═══ Data extract
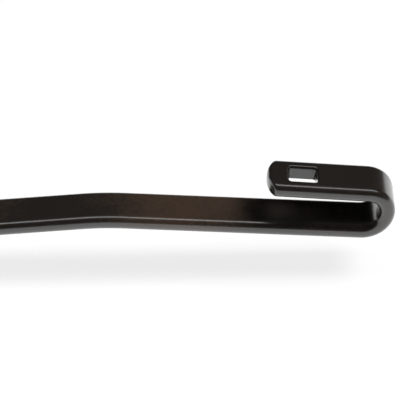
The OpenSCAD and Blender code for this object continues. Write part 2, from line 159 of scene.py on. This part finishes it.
# %% [markdown]
# ## The flat bar and its J-hook
# The real bar is drawn flat steel with rounded edges, bent cold in a former. The model is made the same
# way: one flat section with rounded corners is extruded along the straights and spun round the bends.
# Extrude and spin keep the section square to the bar all the way, which a curve with a bevel wouldn't do.

# %% A bender that follows the middle line
class BarBender:
    """Carries a selected section along straights, and round bends about the Y axis."""

    def __init__(self, start, slope_deg):
        self.place = start.copy()
        self.slope = math.radians(slope_deg)

    def along(self):
        return Vector((math.cos(self.slope), 0, math.sin(self.slope)))

    def upward(self):
        return Vector((-math.sin(self.slope), 0, math.cos(self.slope)))

    def straight(self, length):
        bpy.ops.mesh.extrude_region_move(TRANSFORM_OT_translate={"value": self.along() * length})
        self.place += self.along() * length

    def bend(self, radius, degrees, steps):
        side = math.copysign(1, degrees)
        centre = self.place + self.upward() * side * radius
        bpy.ops.mesh.spin(steps=steps, angle=math.radians(abs(degrees)), center=centre, axis=(0, side, 0))
        self.slope += math.radians(degrees)
        self.place = centre - self.upward() * side * radius

    def squeeze(self, width_factor, thickness_factor):
        """Scales the section across and through the bar, about the middle line."""
        axes = (self.along(), SIDE, self.upward())
        bpy.ops.transform.resize(value=(1, width_factor, thickness_factor), orient_type="LOCAL",
                                 orient_matrix=axes, orient_matrix_type="LOCAL",
                                 center_override=self.place)

# %% Section of the bar
BAR_W, BAR_T, BAR_EDGE_R = 9 * MM, 3 * MM, 1.4 * MM
TONGUE_TIP, TONGUE_DEG = Vector((132.014 * MM, 0, -21.068 * MM)), 6.4
SKIN_GAP = 0.002 * MM

nothing()
bpy.ops.mesh.primitive_plane_add(size=1, location=TONGUE_TIP,
                                 rotation=(0, math.radians(90 + TONGUE_DEG), 0))
bar = bpy.context.object
bar.name = "flat_bar"
bar.scale = (BAR_T, BAR_W, 1)
settle(bar)
edit_all(bar)
bpy.ops.mesh.bevel(offset=BAR_EDGE_R, segments=8, affect="VERTICES")

# %% [markdown]
# The moves are those of the construction: the raised tongue that the spring hooks into, the run inside
# the retainer, the gentle rise, the kink, the drop, and the hook. The hook has two radii, a wide one next
# to the bar and a tighter one that leads into the free leg. The leg gets one length up to the latch window
# and one along it, so that the window has faces of its own and its cut doesn't disturb the rest. The nose
# is made last, by extruding the section a little at a time and narrowing it along a shallow arc. That
# carries the bar's rounded edges round the nose, as they run on the real one, which a straight cut would
# sharpen.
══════
# What to work on
From the very first line of the data through the line with "self.place = centre" in it, please reproduce each line exactly and output nothing more.

# Solution for this exercise
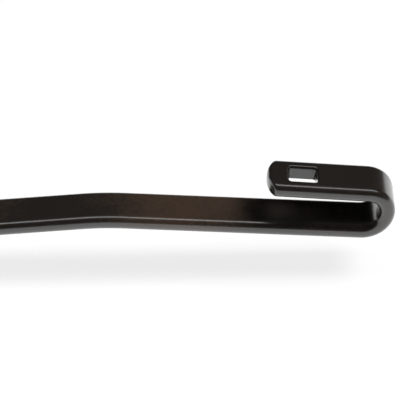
The OpenSCAD and Blender code for this object continues. Write part 2, from line 159 of scene.py on. This part finishes it.
# %% [markdown]
# ## The flat bar and its J-hook
# The real bar is drawn flat steel with rounded edges, bent cold in a former. The model is made the same
# way: one flat section with rounded corners is extruded along the straights and spun round the bends.
# Extrude and spin keep the section square to the bar all the way, which a curve with a bevel wouldn't do.

# %% A bender that follows the middle line
class BarBender:
    """Carries a selected section along straights, and round bends about the Y axis."""

    def __init__(self, start, slope_deg):
        self.place = start.copy()
        self.slope = math.radians(slope_deg)

    def along(self):
        return Vector((math.cos(self.slope), 0, math.sin(self.slope)))

    def upward(self):
        return Vector((-math.sin(self.slope), 0, math.cos(self.slope)))

    def straight(self, length):
        bpy.ops.mesh.extrude_region_move(TRANSFORM_OT_translate={"value": self.along() * length})
        self.place += self.along() * length

    def bend(self, radius, degrees, steps):
        side = math.copysign(1, degrees)
        centre = self.place + self.upward() * side * radius
        bpy.ops.mesh.spin(steps=steps, angle=math.radians(abs(degrees)), center=centre, axis=(0, side, 0))
        self.slope += math.radians(degrees)
        self.place = centre - self.upward() * side * radius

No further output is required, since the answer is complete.